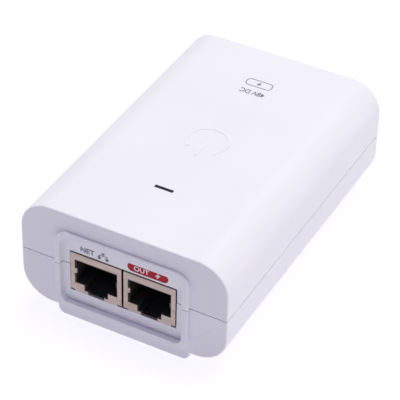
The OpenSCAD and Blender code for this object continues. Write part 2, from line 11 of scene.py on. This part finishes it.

==

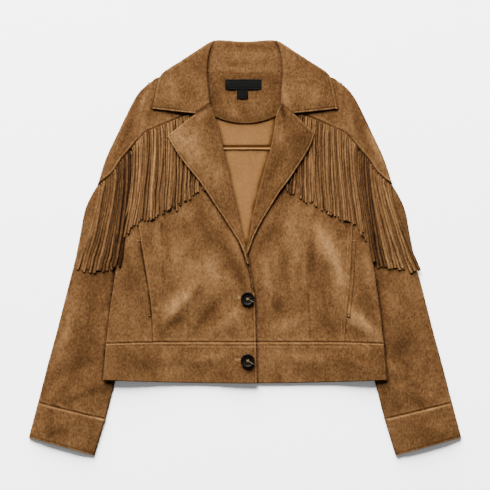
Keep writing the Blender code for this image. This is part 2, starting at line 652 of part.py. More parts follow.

--

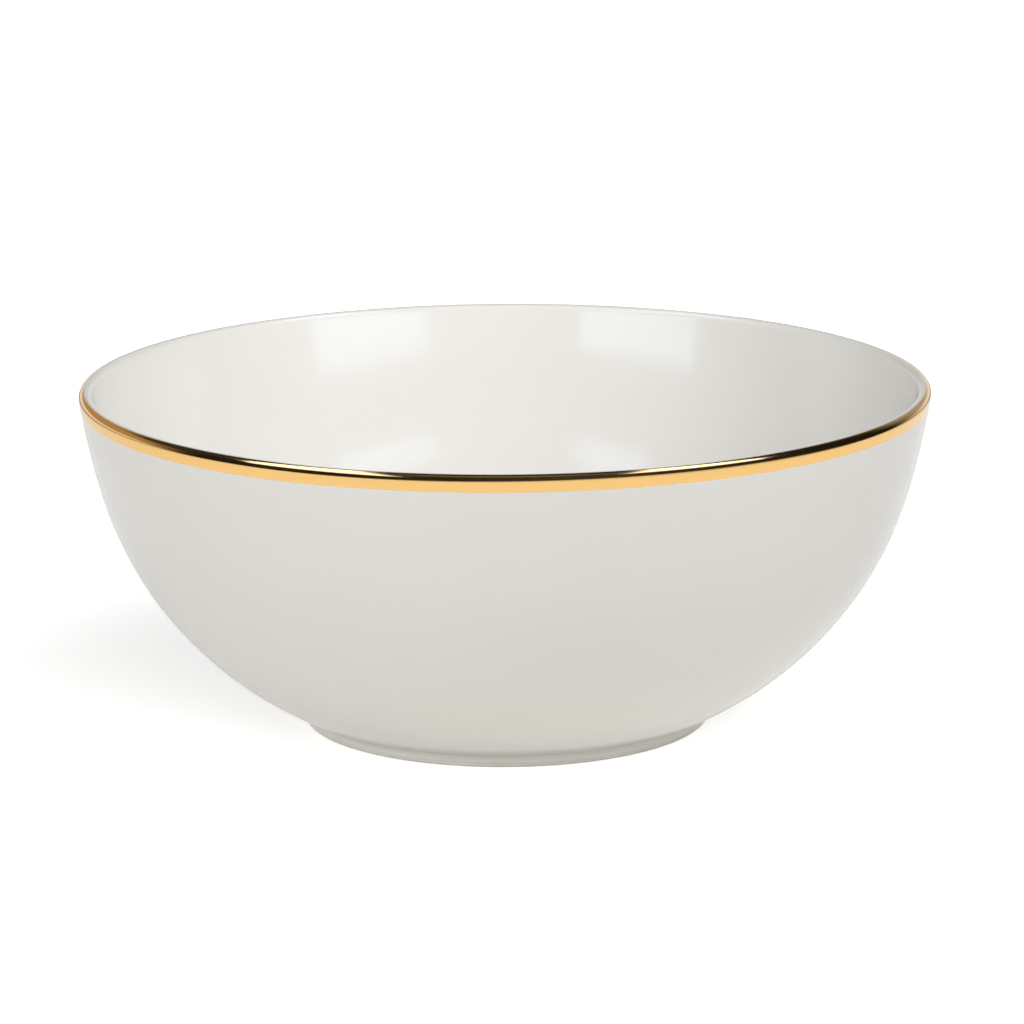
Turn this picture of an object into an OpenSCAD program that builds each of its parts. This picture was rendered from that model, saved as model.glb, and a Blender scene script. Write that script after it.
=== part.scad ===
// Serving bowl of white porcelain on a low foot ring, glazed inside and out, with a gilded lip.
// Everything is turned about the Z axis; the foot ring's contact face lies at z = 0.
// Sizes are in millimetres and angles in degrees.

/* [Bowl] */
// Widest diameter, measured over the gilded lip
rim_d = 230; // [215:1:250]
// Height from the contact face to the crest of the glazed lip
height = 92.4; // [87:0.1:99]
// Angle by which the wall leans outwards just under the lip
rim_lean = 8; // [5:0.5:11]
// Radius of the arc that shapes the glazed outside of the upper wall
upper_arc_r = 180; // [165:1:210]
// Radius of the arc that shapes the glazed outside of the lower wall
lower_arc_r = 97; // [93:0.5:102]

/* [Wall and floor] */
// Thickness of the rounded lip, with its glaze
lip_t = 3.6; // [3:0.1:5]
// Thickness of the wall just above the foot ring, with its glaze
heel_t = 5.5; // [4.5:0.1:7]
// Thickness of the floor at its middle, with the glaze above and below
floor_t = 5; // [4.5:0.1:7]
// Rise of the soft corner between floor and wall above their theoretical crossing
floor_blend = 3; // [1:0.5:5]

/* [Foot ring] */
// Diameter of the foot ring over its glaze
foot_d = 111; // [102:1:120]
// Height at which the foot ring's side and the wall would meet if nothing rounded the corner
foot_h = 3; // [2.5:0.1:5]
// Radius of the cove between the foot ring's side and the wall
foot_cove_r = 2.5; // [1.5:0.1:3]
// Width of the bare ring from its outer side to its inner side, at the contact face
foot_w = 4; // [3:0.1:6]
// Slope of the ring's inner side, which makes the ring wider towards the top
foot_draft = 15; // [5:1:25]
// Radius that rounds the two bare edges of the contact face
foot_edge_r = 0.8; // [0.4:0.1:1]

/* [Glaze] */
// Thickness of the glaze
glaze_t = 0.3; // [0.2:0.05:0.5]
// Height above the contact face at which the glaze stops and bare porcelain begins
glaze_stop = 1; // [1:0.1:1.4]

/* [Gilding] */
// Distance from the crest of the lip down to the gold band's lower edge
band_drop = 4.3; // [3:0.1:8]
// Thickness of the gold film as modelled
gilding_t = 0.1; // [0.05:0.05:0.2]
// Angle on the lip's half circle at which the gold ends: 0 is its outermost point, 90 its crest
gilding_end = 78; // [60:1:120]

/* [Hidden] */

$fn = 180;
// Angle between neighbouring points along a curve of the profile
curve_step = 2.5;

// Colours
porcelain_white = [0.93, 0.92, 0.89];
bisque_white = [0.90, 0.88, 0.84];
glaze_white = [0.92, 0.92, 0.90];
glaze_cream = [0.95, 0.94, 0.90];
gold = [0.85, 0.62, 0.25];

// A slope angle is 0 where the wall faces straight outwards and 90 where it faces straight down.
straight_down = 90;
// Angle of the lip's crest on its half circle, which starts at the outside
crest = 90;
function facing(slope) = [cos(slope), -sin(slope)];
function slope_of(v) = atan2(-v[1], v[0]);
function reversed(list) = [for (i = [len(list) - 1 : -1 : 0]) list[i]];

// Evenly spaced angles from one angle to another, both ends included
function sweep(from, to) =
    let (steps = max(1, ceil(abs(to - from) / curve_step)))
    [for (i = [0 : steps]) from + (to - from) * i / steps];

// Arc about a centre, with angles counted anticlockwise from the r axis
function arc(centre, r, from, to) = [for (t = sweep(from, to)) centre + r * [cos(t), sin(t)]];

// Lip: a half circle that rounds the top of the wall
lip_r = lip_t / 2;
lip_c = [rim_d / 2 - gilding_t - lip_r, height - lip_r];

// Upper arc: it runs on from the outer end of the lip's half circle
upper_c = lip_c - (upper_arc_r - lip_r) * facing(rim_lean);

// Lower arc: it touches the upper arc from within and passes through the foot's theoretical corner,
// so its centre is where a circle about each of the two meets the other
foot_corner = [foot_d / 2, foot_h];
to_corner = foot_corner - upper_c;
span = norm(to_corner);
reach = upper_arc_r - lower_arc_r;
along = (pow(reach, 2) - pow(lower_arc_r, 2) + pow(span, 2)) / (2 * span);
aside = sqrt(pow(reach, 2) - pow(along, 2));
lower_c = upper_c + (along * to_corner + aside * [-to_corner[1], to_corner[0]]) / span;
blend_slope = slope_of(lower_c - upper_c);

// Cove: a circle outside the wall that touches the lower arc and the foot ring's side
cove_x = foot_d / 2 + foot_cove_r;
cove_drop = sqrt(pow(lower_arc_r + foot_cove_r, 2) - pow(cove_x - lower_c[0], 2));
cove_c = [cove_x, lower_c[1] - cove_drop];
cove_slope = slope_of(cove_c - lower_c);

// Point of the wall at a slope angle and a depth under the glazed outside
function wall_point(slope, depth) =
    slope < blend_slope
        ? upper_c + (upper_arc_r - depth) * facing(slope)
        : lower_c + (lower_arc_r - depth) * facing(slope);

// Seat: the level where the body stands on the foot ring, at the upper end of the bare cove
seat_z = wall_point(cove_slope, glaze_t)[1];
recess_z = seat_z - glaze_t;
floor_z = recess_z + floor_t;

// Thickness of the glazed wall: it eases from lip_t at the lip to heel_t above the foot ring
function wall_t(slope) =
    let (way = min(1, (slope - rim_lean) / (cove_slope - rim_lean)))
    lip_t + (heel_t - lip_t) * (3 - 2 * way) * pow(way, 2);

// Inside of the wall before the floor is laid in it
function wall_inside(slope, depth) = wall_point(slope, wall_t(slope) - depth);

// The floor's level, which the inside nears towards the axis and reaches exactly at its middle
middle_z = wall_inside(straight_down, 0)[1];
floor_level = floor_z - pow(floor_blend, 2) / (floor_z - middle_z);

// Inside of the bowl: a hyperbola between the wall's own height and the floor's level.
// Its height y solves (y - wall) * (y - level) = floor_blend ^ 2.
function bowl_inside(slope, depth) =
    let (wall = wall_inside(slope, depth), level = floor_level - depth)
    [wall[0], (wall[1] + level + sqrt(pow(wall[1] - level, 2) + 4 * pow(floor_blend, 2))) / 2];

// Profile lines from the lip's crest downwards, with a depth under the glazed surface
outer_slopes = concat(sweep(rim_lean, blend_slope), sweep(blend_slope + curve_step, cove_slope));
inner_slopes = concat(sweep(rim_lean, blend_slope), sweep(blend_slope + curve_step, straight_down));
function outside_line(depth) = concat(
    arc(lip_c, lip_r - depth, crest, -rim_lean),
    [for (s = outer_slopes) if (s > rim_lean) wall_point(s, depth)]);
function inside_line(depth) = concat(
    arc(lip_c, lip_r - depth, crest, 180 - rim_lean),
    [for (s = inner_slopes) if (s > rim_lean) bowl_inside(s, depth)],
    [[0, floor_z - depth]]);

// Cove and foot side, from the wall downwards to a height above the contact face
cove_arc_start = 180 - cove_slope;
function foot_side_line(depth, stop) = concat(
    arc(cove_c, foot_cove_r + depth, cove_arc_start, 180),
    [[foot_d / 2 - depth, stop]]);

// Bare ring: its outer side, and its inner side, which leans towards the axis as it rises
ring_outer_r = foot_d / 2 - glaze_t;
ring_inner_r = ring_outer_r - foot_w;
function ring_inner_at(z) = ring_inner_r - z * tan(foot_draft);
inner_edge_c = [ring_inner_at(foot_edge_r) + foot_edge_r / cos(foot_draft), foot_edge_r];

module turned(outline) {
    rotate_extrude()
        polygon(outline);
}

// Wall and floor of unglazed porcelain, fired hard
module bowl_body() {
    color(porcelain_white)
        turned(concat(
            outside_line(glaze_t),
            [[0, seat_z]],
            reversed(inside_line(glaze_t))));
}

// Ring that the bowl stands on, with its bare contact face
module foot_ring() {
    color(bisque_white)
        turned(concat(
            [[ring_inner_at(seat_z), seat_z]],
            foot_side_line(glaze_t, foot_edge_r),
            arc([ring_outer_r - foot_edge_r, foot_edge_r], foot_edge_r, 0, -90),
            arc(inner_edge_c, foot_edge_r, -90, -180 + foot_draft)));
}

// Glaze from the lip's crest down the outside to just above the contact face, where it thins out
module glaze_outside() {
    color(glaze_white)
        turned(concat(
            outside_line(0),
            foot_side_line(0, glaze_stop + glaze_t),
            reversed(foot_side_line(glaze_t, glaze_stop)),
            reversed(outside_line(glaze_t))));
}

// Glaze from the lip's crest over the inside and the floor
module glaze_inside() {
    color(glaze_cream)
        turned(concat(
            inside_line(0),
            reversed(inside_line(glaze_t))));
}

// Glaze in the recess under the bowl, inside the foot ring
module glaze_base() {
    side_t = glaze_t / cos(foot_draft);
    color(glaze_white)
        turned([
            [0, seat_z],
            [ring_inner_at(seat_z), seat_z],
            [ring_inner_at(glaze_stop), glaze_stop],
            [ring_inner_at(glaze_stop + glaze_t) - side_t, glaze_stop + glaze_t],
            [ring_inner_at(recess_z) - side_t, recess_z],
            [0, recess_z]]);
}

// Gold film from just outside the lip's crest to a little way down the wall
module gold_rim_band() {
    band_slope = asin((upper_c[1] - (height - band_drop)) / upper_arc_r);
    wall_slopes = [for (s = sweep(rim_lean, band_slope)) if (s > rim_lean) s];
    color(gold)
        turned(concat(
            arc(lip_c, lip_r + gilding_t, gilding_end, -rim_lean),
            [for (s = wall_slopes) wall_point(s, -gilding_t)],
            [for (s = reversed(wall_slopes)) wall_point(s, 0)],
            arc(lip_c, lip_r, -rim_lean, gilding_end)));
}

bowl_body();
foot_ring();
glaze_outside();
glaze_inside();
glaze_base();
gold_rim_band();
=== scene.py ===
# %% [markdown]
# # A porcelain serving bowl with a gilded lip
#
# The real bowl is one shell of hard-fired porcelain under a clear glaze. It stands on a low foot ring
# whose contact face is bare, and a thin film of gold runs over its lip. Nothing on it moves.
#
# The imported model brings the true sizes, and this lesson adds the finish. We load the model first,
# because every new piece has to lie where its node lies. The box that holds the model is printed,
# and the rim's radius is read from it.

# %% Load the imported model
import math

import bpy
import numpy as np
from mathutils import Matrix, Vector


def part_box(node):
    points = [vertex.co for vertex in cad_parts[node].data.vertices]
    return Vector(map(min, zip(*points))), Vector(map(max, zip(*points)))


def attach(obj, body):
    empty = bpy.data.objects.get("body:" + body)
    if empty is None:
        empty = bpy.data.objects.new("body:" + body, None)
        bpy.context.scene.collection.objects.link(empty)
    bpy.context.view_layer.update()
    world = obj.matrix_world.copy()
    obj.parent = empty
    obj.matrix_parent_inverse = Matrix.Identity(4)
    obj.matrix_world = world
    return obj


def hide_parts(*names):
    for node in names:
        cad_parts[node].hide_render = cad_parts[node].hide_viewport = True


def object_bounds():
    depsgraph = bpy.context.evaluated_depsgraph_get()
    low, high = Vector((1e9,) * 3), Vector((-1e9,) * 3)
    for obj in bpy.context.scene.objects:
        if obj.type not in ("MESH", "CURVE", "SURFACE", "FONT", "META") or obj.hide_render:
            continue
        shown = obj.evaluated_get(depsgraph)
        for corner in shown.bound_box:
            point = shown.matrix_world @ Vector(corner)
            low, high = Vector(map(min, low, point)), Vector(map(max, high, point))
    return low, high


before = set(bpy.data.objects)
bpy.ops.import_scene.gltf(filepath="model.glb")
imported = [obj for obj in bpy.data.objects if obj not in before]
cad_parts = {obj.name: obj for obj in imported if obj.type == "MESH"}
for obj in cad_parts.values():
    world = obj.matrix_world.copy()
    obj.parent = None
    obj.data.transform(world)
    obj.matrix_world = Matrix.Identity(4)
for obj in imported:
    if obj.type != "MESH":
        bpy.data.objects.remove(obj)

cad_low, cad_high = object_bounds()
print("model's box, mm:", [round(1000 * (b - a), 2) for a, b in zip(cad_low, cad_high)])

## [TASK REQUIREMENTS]
Look above for the line containing "shown = obj.evaluated_get(depsgraph)". Output from there through the line containing "in zip(cad_low, cad_high)])", exactly and inclusively.

## [REPLY TO THE EXERCISE]
        shown = obj.evaluated_get(depsgraph)
        for corner in shown.bound_box:
            point = shown.matrix_world @ Vector(corner)
            low, high = Vector(map(min, low, point)), Vector(map(max, high, point))
    return low, high


before = set(bpy.data.objects)
bpy.ops.import_scene.gltf(filepath="model.glb")
imported = [obj for obj in bpy.data.objects if obj not in before]
cad_parts = {obj.name: obj for obj in imported if obj.type == "MESH"}
for obj in cad_parts.values():
    world = obj.matrix_world.copy()
    obj.parent = None
    obj.data.transform(world)
    obj.matrix_world = Matrix.Identity(4)
for obj in imported:
    if obj.type != "MESH":
        bpy.data.objects.remove(obj)

cad_low, cad_high = object_bounds()
print("model's box, mm:", [round(1000 * (b - a), 2) for a, b in zip(cad_low, cad_high)])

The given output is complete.